Even though on the particular thread I was trolling, the opinions I stated were not false ones. A Canadian reviewer of music who is fond of obscure country music divided his best songs of 2017 into two videos, and I along with a few other people were joking about songs that did not make the list. I commented, for example, on “Jesus Gang,” a humorous parody about the monotonously repetitive “Gucci Gang,” a song that actually has been in the top 5 of the Billboard Hot 100 for what seems like months. I also commented on songs by AJR (“Bud Like You”) and Noah Cyrus (“Stay Together”). Now, while both of these songs are pretty unpopular, I genuinely like them, although the reasoning is complicated. AJR is the more straightforward case, being a band whose sophomore album “The Click” has been nearly universally loathed by musical critics and with one Hot 100 hit single on it, the jittery “Weak.” “Bud Like You” is a catchy singalong that portrays the narrator as being happy to have found a like-minded person at a party that is not going well, making it sort of a humorous version of Alessia Cara’s much darker “Here.” Since the singers are ironically aware of the silliness of their situation, I can appreciate their song unironically.

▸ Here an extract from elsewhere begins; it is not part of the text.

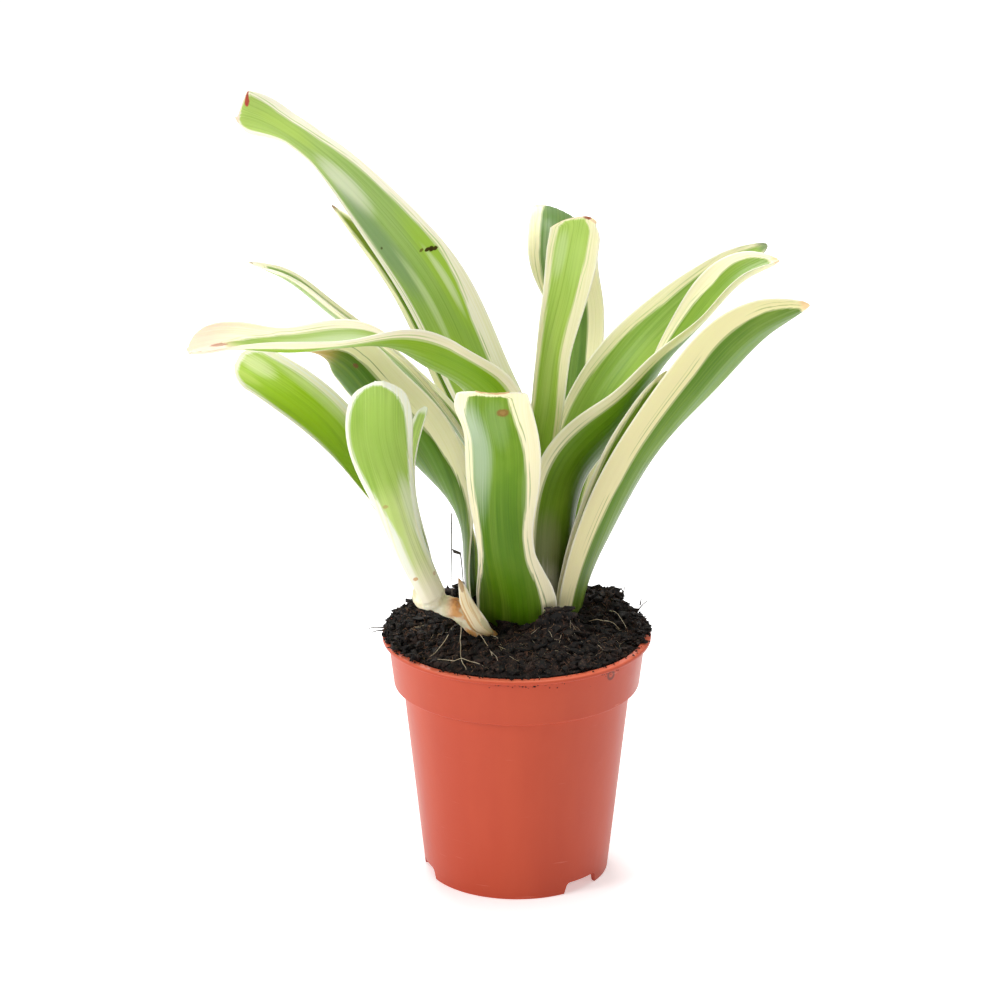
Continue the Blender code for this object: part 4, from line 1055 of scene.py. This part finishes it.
def stolonMaterial():
    material, tree, shader, place = newMaterial("paleStolon")
    tone = grain(tree, place, 260.0, 4.0, 0.6)
    patch = grain(tree, place, 130.0, 3.0, 0.6)
    x = put(tree, "ShaderNodeSeparateXYZ", {0: place}).outputs[0]
    colour = layer(tree, (222, 212, 170), (244, 240, 216), tone, 0.35, 0.7)
    rusty = layer(tree, (160, 80, 14), (216, 148, 62), tone, 0.35, 0.65)
    start = potX + offsetStem["rustStart"] * mm
    fade = multiply(tree, rise(tree, x, start, start + 4 * mm), rise(tree, patch, 0.46, 0.58))
    feed(tree, shader, {"Base Color": blend(tree, multiply(tree, fade, 0.9), colour, rusty), "Roughness": 0.5,
                        "Subsurface Weight": 0.1, "Subsurface Scale": 3 * mm,
                        "Normal": relief(tree, tone, 0.5, 0.5)})
    return material


def buildOffsetStem():
    bulb = turnProfile("bulb", offsetStem["bulb"], offsetStem["bulbSides"])
    moveMesh(bulb, offsetAxis["x"] * mm, offsetAxis["y"] * mm)
    path = curveThrough(offsetStem["stolon"], np.linspace(0, 1, offsetStem["stolonSteps"]))[2]
    stolon = drawTubes("stolon", "POLY", [path * (mm, mm, mm, 1.0)], 1.0, 6)
    join = bulb.modifiers.new("join", "BOOLEAN")
    join.operation = "UNION"
    join.object = stolon
    remesh = bulb.modifiers.new("skin", "REMESH")
    remesh.mode = "VOXEL"
    remesh.voxel_size = offsetStem["voxel"] * mm
    smooth = bulb.modifiers.new("smooth", "SMOOTH")
    smooth.factor = 0.5
    smooth.iterations = 4
    applyModifiers(bulb)
    bpy.data.objects.remove(stolon, do_unlink=True)
    skin = readPoints(bulb.data)
    normals = np.array([tuple(vertex.normal) for vertex in bulb.data.vertices])
    wrinkle = np.array([noise.noise(Vector(point) * 420) + 0.5 * noise.noise(Vector(point) * 1100)
                        for point in skin])
    writePoints(bulb.data, skin + normals * wrinkle[:, None] * offsetStem["wrinkle"] * mm)
    moveMesh(bulb, potX, potY)
    makeActive(bulb)
    bpy.ops.object.shade_smooth()
    finishPiece(bulb, "offset_stem_fine", stolonMaterial(), "pale_stem", "offset_stem")

    scale = buildBlade("offset_bract", bract, bract["stations"], bractMesh["rows"], bractMesh["columns"])
    finishPiece(scale, "offset_bract_fine", leafMaterial("papery", bract, 91.0), "dry_scale", "offset_bract")
    print("offset stem ready")


# routes are x, y, z in millimetres; the last one is the thread in which the bract ends
rootRoutes = (
    ((-18.5, -19.5, 95.5), (-18.6, -23, 90.8), (-18.4, -27, 90.0), (-18.6, -31, 88.9), (-18.2, -34.2, 87.2)),
    ((-18.4, -33.6, 87.6), (-20.5, -34.6, 86.9), (-23, -33.6, 87.0), (-26, -32.6, 86.9)),
    ((-18.3, -33.4, 87.6), (-15.5, -35, 87.0), (-12.5, -36, 86.6), (-9.3, -38, 85.6)),
    ((-18.2, -34, 87.2), (-17.2, -36, 86.0), (-16.6, -37.4, 85.2)),
    ((-22.6, -21.5, 91.2), (-25, -27, 89.4), (-26.4, -30, 88.6), (-28.5, -31.5, 87.4)),
    ((-12.4, -21.5, 91.6), (-10.9, -25, 90.9), (-9.5, -28.5, 89.9), (-8.5, -31.5, 88.9), (-7.8, -34.2, 87.9)),
    ((-8.6, -31.2, 89.0), (-7.0, -33.4, 88.2), (-6.4, -35.2, 87.4)),
    ((24, -6, 90.0), (27, -7.5, 91.4), (31, -8, 91.0), (34, -10, 88.8)),
    ((31, 4, 90.0), (33, 1.0, 90.8), (34.5, -3, 90.2), (36.5, -7, 88.0)),
    ((-2, -11.5, 90.6), (1, -12.8, 91.8), (4, -12, 91.2)),
    ((-9.6, -21.8, 92.0), (-8.2, -21.6, 91.0), (-6.8, -21.9, 90.6), (-6.2, -22.6, 90.2)))

# the mark on the hanging threads is a small bundle: the second route, and a strand at each depth
bundleDepths = (1.0, 0.75, 0.5, 0.25)
threadRoutes = (
    ((-21.6, 3, 125), (-21.9, 2, 116), (-21.5, 1.6, 106), (-21.7, 1.2, 97), (-21.4, 1.0, 90)),
    ((-21.6, 2, 112.6), (-20.4, 1.8, 112.3), (-18.6, 1.6, 111.6)),
    ((-18.8, 2, 111.2), (-18.1, 1.8, 106), (-17.8, 1.6, 100), (-17.5, 1.4, 93)))

twigRoutes = (
    ((-42.5, -2, 86.0), (-45.2, -3.2, 87.0), (-48.2, -4.0, 87.4), (-49.5, -4.4, 86.8)),
    ((-44, -3, 85.6), (-46.6, -4.8, 86.6), (-48.4, -6.5, 86.2)),
    ((35.6, 22, 86), (36.2, 22.5, 89.5), (37.0, 23, 92.4)),
    ((36.2, 22.6, 89.8), (35.4, 22.4, 91.6)),
    ((40.6, 16, 84.5), (42.0, 16.4, 87.5), (44.4, 17, 88.8)),
    ((41.8, 16.4, 87.4), (42.2, 16.2, 90.0)))

rootForm = {"seed": 23, "waver": 0.35, "clearance": 0.35, "rootThickness": 0.12,
            "hairs": 60, "hairReach": 38.0, "hairPoints": 6, "hairStep": 1.3, "hairThickness": 0.06,
            "threadThickness": 0.24, "twigThickness": 0.28}


def waver(route, rng):
    # a point put in the middle of each step, and moved a little
    amount = rootForm["waver"]
    points = [route[0]]
    for here, there in zip(route, route[1:]):
        middle = [(a + b) / 2 + rng.uniform(-amount, amount) for a, b in zip(here, there)]
        points += [middle, there]
    return [(x, y, max(z, soilHeight(x, y) + rootForm["clearance"])) for x, y, z in points]


def buildRoots():
    rng = random.Random(rootForm["seed"])
    roots = [waver(route, rng) for route in rootRoutes]
    hairs = []
    last = rootForm["hairPoints"] - 1
    for _ in range(rootForm["hairs"]):
        x, y = polar(rootForm["hairReach"] * math.sqrt(rng.random()), rng.uniform(math.pi, 2 * math.pi))
        heading, route = rng.uniform(0, 2 * math.pi), []
        for i in range(last + 1):
            route.append((x, y, soilHeight(x, y) + (0.5 if 0 < i < last else -0.2)))
            heading += rng.uniform(-0.6, 0.6)
            dx, dy = polar(rootForm["hairStep"], heading)
            x, y = x + dx, y + dy
        hairs.append(route)
    paleRoot = plainMaterial("paleRoot", (206, 184, 146), (238, 226, 198), 0.6)
    threads("pale_roots", roots, rootForm["rootThickness"], paleRoot, "pale_stem")
    threads("root_hairs", hairs, rootForm["hairThickness"], paleRoot, "pale_stem")

    bundle = [((-21.4 + 0.3 * depth, 2, 112.6 - depth), (-20.1, 1.8, 112.3 - depth),
               (-18.6, 1.6, 111.7 - 0.8 * depth)) for depth in bundleDepths]
    darkThread = plainMaterial("darkThread", (58, 52, 48), (110, 100, 92), 0.8)
    darkTwig = plainMaterial("darkTwig", (44, 34, 28), (84, 68, 56), 0.85)
    threads("dark_threads", (*bundle, *threadRoutes), rootForm["threadThickness"], darkThread, "peat")
    threads("dark_twigs", twigRoutes, rootForm["twigThickness"], darkTwig, "peat")
    print("roots ready")


def dressStem():
    # the crown's own stem is hidden among the sheaths and only needs its skin
    material = plainMaterial("crownStem", (206, 200, 150), (232, 226, 184), 0.55)
    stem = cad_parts["crown_stem"]
    stem.data.materials.clear()
    stem.data.materials.append(material)


buildStudio()
buildPot()
peat = peatMaterial()
buildSoil(peat)
buildCrumbs(peat)
buildFibres()
buildOffsetStem()
buildRoots()
buildLeaves()
dressStem()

With Noah Cyrus the situation is a bit more complicated. Noah Cyrus is, as one might guess, a younger sibling of Miley Cyrus, and although Noah happens to be a boy’s name generally Noah Cyrus is most definitely a young woman still under 18 as I write whose debut album was predictably and lamentably titled NC-17. “Stay Together” is a song that shows a cynical Noah urging a handsome and possibly older boy that she meets at a bar or club (!) to stay together and lie to his friends that he is staying out late while looking forward to being with him however long it lasts. Apparently at the ripe old age of 17 she has decided that nothing lasts forever but it’s fun to stay together for the night. How she acquired this knowledge is unknown. Yet my feelings about this song are not hostile, but rather filled with a sense of compassion. After all, the song was co-written by Emily Warren, a singer-songwriter who has done work with the Chainsmokers and who is on the team of one Dr. Luke. Dr. Luke happens to be a famous producer and songwriter who is best known these days as the villain of the “Free Kesha” campaign, and the subject of Kesha’s achingly gorgeous song “Praying.” My thoughts on the matter are that someone took advantage of a young Noah Cyrus and that she is trying to have as much fun as she can in a fallen and broken world where she lacks faith in others but still longs for love and intimacy.
Let us now return after this digression to the issue of being an edge lord. It would be rather edgy to pretend to like a song like “Stay Together” or a singer like Noah Cyrus, who is somehow at least the fourth member of her family to have a successful pop music career (!). To really like such a song, even in a complicated and nuanced way, though, is a different matter entirely. Social media and the internet is currently being shaped by a war between edge lords and snowflakes. Edge Lords attempt to shock and provoke what they view are the excessively sensitive snowflakes, while snowflakes counter with shaming and “outing” of those whose behavior transgresses norms of dignity and respect and honor. If the #MeToo movement is any evidence, the snowflakes are ascendant at present, although if it were a shooting match rather than a shouting match, I’d probably prefer to have the Edge Lords on my side if they were not all talk and no action themselves.
I think it would be best to be neither, though. I have already mentioned that I find it uncharitable and dishonest to hold views that one does not possess in order to shock other people. Even if we may think a large population of our society to be a bit oversensitive, most of us have sensitivities that we do our best to protect or disguise and can be triggered with fairly disastrous results. Likewise we are people who generally desire to be treated with respect and honor. Even Edge Lords adopt their tough and cynical exterior as a result of life in a harsh world and shock others that they may gain fear and respect for being tough-minded in a world where that is not always a common quality. Likewise snowflakes tend to be most triggered and offended by disrespect and dishonor, and given the results of abuse, I do not find it a bad thing to feel it necessary to treat others with respect and honor, regardless of what we may think about them and their sensitivities. Most of us are people who would want others to be able to take our more unpalatable opinions and judgments and would want others to be understanding and generous-minded to our sensitivities, and so we would all be better off being a bit more tough-minded when it came to dealing with the slings and arrows of outrageous and more kind to others. As one might expect, though, this is much easier said than done for all of us.